[Start of Record extracts]

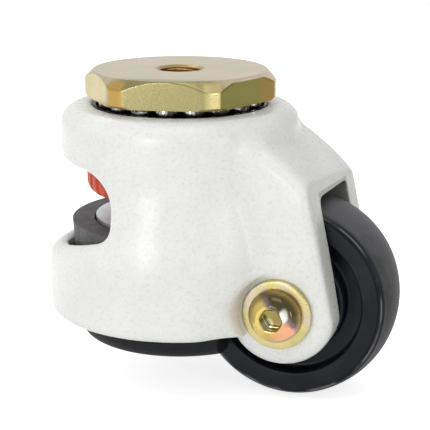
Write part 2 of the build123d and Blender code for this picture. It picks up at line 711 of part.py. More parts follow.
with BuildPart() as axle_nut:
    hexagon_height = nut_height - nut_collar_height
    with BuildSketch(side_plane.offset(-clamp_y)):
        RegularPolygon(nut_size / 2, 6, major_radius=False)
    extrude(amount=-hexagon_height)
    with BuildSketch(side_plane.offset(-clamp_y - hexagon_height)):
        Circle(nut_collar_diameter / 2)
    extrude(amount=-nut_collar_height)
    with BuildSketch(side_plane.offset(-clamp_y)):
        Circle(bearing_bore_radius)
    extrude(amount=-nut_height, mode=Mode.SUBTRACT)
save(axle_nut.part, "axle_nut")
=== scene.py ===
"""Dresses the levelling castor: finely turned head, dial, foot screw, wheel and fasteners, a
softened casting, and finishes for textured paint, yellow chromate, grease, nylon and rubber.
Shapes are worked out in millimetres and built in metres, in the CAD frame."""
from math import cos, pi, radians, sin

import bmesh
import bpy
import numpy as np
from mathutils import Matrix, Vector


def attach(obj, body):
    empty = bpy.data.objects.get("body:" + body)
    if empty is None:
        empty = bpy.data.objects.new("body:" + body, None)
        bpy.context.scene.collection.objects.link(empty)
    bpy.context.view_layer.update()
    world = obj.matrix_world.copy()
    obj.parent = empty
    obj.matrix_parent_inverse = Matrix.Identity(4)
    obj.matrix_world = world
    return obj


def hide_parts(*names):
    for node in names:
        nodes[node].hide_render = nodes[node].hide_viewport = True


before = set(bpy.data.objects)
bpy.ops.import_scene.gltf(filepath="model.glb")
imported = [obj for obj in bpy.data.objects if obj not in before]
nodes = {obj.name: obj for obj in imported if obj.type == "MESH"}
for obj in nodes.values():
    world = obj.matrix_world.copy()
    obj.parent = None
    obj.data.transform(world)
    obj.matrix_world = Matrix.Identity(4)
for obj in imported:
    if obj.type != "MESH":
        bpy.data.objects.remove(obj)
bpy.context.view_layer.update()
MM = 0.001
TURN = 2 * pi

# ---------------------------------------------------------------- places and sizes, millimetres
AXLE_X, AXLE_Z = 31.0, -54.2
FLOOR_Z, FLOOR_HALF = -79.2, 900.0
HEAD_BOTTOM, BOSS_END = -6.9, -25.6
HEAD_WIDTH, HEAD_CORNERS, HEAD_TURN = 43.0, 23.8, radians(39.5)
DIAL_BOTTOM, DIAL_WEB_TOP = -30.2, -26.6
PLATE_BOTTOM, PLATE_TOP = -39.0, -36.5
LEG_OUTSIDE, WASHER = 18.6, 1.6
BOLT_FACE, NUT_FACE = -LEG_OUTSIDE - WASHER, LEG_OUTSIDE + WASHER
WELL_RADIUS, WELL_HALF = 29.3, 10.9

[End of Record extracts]
[Start of Record extracts]

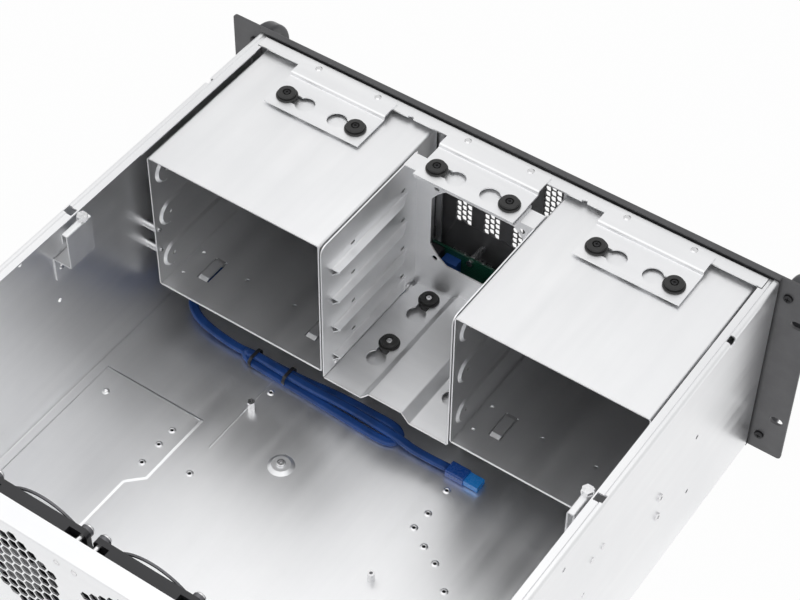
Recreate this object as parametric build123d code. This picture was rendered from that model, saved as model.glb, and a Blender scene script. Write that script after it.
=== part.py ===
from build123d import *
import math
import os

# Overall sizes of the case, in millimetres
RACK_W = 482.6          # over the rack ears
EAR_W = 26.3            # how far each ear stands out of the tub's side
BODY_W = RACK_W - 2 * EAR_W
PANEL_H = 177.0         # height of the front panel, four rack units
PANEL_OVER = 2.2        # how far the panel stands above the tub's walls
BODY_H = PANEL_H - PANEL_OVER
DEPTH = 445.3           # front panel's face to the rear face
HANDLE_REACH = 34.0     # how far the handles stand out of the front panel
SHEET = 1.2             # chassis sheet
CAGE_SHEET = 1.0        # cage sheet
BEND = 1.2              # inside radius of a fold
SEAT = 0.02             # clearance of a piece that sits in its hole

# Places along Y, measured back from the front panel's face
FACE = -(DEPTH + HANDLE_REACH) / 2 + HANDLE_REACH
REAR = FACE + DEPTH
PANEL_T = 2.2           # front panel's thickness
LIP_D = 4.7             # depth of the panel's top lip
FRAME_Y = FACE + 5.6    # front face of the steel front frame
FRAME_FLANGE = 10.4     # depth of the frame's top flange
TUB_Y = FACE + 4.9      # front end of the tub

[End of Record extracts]

**Work to be completed:**
Everything from the line containing "with BuildPart() as" down to the line containing "obj.data.transform(world)" should be retyped exactly, both lines included, and nothing more.

**The completed task:**
with BuildPart() as axle_nut:
    hexagon_height = nut_height - nut_collar_height
    with BuildSketch(side_plane.offset(-clamp_y)):
        RegularPolygon(nut_size / 2, 6, major_radius=False)
    extrude(amount=-hexagon_height)
    with BuildSketch(side_plane.offset(-clamp_y - hexagon_height)):
        Circle(nut_collar_diameter / 2)
    extrude(amount=-nut_collar_height)
    with BuildSketch(side_plane.offset(-clamp_y)):
        Circle(bearing_bore_radius)
    extrude(amount=-nut_height, mode=Mode.SUBTRACT)
save(axle_nut.part, "axle_nut")
=== scene.py ===
"""Dresses the levelling castor: finely turned head, dial, foot screw, wheel and fasteners, a
softened casting, and finishes for textured paint, yellow chromate, grease, nylon and rubber.
Shapes are worked out in millimetres and built in metres, in the CAD frame."""
from math import cos, pi, radians, sin

import bmesh
import bpy
import numpy as np
from mathutils import Matrix, Vector


def attach(obj, body):
    empty = bpy.data.objects.get("body:" + body)
    if empty is None:
        empty = bpy.data.objects.new("body:" + body, None)
        bpy.context.scene.collection.objects.link(empty)
    bpy.context.view_layer.update()
    world = obj.matrix_world.copy()
    obj.parent = empty
    obj.matrix_parent_inverse = Matrix.Identity(4)
    obj.matrix_world = world
    return obj


def hide_parts(*names):
    for node in names:
        nodes[node].hide_render = nodes[node].hide_viewport = True


before = set(bpy.data.objects)
bpy.ops.import_scene.gltf(filepath="model.glb")
imported = [obj for obj in bpy.data.objects if obj not in before]
nodes = {obj.name: obj for obj in imported if obj.type == "MESH"}
for obj in nodes.values():
    world = obj.matrix_world.copy()
    obj.parent = None
    obj.data.transform(world)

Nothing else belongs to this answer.